**What to work on**.
Pick out each line of the records that includes the string "object", and copy it.

▬▬▬▬▬▬▬▬▬▬

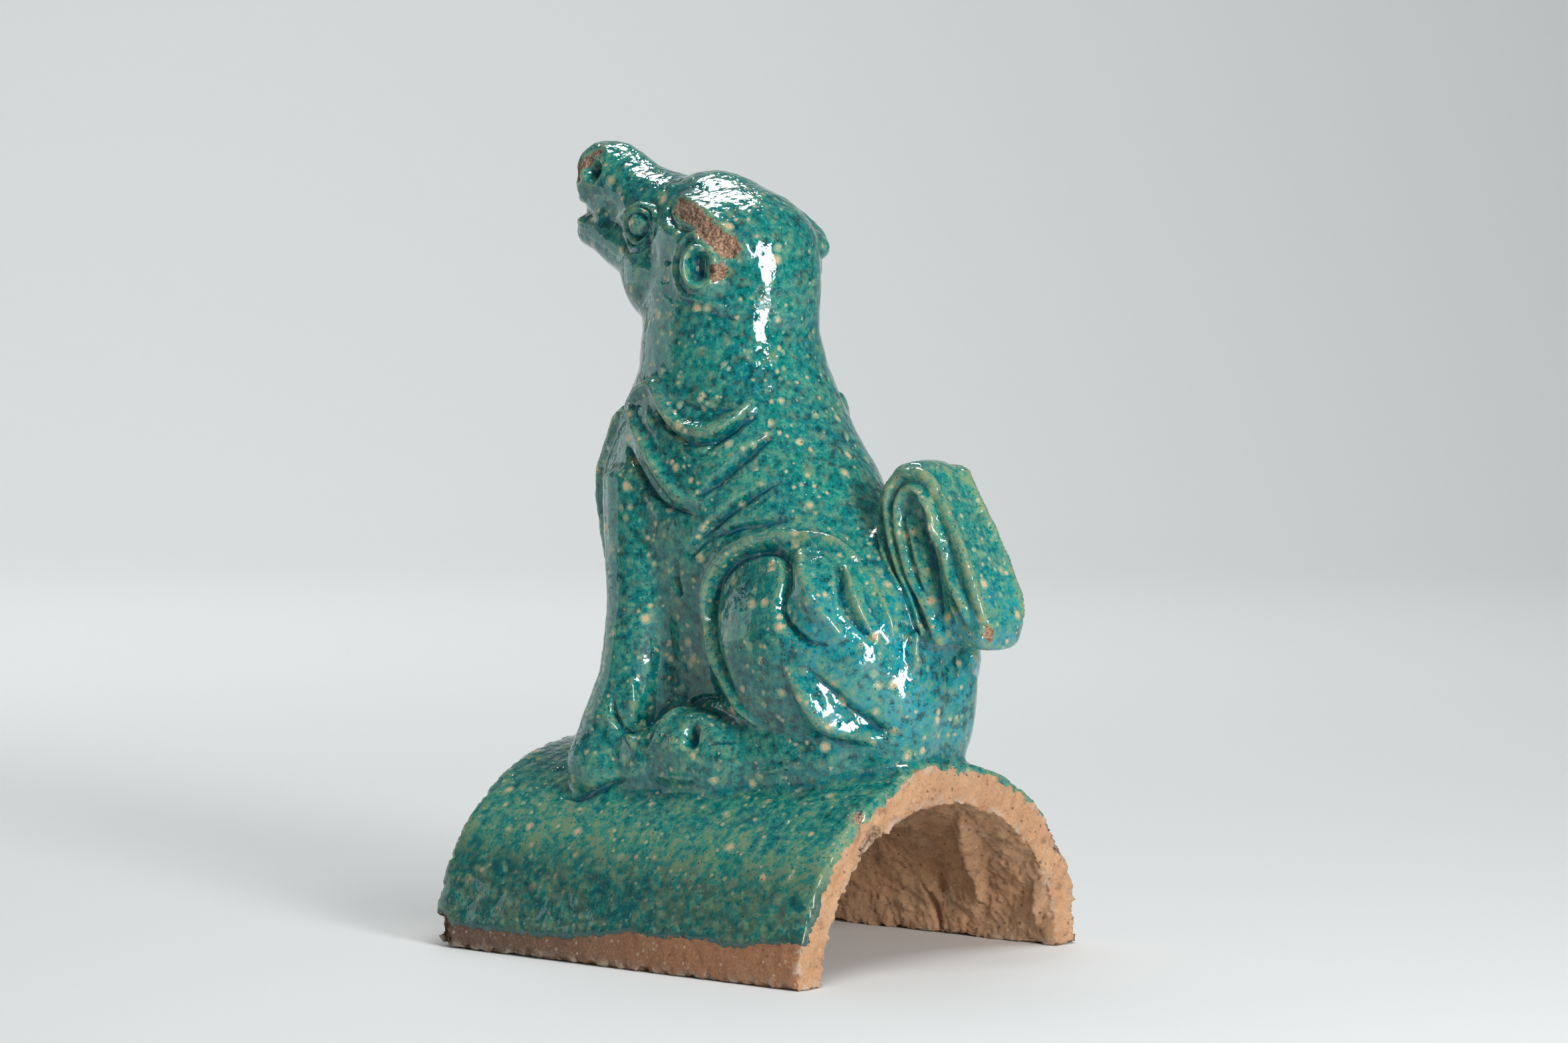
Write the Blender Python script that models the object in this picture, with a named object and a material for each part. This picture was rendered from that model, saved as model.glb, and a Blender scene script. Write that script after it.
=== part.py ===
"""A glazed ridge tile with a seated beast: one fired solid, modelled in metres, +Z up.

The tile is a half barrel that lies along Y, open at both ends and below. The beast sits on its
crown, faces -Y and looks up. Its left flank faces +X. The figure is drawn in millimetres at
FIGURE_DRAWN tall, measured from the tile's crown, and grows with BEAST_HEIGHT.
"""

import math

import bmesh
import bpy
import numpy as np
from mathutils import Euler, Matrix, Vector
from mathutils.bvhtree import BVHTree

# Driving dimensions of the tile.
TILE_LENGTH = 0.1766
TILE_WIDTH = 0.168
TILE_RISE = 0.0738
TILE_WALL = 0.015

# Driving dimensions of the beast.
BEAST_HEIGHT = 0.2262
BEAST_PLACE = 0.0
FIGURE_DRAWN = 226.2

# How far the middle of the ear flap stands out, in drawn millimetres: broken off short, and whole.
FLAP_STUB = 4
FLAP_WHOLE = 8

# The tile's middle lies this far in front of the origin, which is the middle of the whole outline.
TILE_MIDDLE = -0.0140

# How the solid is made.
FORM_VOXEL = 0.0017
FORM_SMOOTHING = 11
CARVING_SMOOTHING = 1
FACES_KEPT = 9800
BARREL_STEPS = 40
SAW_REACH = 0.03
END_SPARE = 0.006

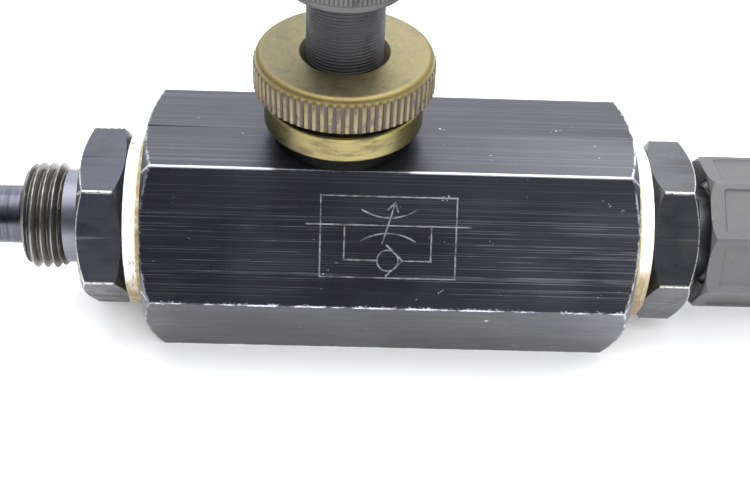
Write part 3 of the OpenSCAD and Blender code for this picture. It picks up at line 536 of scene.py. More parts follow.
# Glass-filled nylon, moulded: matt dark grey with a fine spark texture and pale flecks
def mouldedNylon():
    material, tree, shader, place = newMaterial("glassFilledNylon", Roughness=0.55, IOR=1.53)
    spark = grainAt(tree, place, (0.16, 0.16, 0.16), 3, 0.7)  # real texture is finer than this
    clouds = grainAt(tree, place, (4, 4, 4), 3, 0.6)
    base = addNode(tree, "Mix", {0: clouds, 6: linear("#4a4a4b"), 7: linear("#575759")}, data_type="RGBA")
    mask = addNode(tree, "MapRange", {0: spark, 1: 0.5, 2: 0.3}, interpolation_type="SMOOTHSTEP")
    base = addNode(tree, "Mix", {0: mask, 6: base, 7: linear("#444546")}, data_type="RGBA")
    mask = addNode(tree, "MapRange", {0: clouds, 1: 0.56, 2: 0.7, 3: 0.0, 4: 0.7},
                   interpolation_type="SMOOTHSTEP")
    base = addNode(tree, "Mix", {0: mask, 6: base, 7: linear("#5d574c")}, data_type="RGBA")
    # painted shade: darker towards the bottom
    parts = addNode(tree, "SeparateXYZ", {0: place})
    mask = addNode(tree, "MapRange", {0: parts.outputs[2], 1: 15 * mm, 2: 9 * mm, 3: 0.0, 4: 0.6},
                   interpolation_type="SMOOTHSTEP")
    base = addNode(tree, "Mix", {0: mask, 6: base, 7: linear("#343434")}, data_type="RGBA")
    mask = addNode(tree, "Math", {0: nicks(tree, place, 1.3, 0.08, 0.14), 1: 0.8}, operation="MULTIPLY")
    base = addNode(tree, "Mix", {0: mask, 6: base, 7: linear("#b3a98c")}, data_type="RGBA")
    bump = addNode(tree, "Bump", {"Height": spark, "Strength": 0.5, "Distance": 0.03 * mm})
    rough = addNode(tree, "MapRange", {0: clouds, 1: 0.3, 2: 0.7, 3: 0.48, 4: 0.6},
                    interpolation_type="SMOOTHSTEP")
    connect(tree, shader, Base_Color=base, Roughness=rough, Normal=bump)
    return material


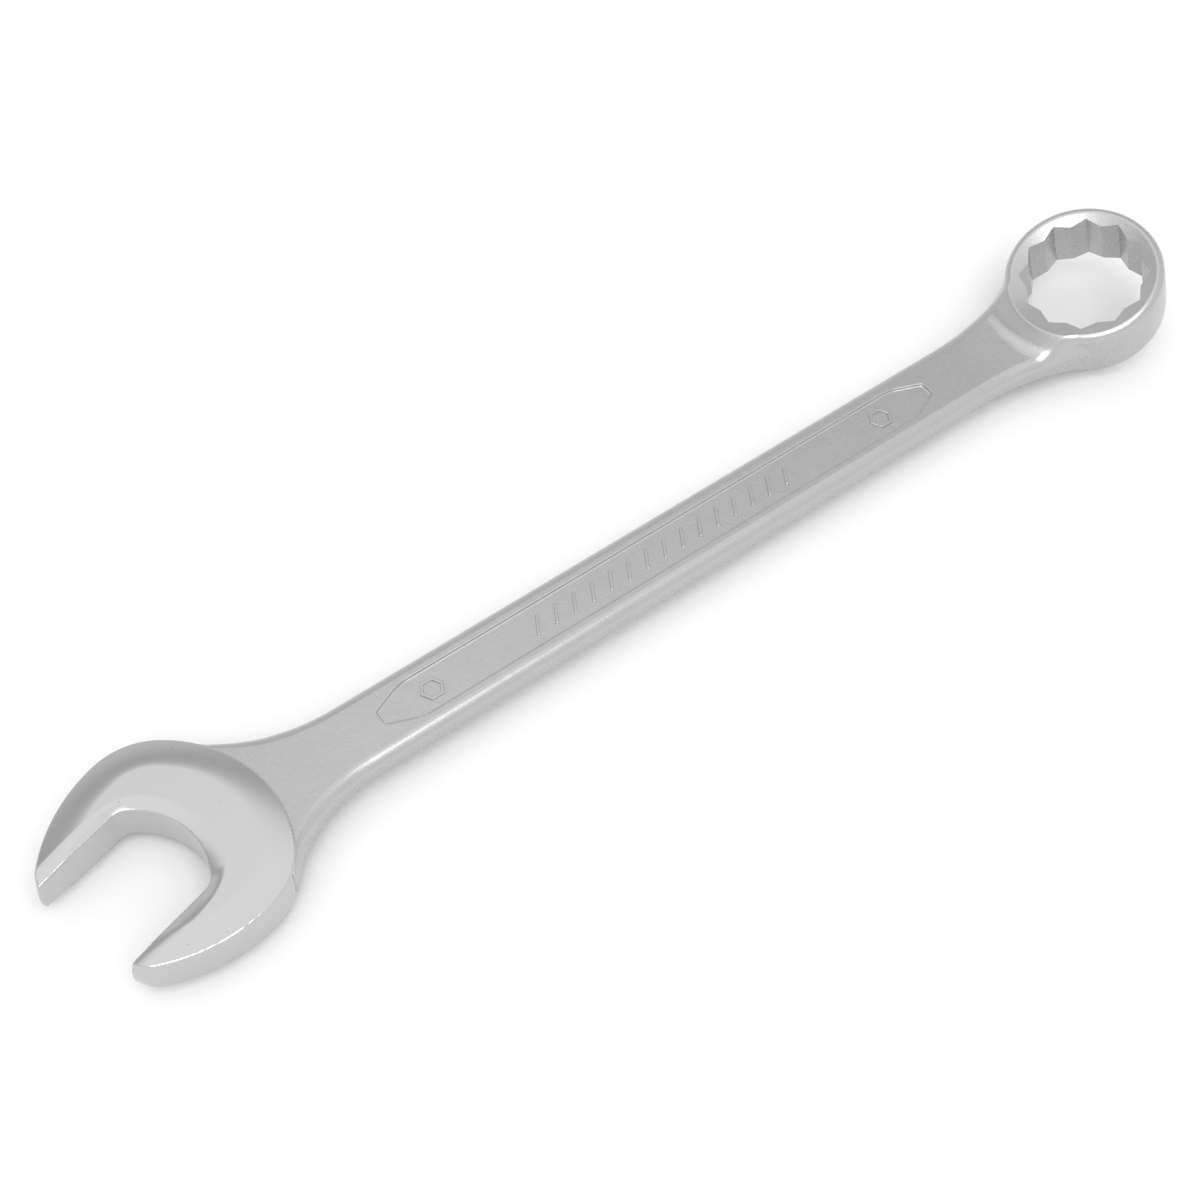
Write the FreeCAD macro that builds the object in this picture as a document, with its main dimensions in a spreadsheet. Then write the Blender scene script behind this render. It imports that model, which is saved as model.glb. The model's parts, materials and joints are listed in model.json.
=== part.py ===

▬▬▬▬▬▬▬▬▬▬

**The output**.
Write the Blender Python script that models the object in this picture, with a named object and a material for each part. This picture was rendered from that model, saved as model.glb, and a Blender scene script. Write that script after it.
Write the FreeCAD macro that builds the object in this picture as a document, with its main dimensions in a spreadsheet. Then write the Blender scene script behind this render. It imports that model, which is saved as model.glb. The model's parts, materials and joints are listed in model.json.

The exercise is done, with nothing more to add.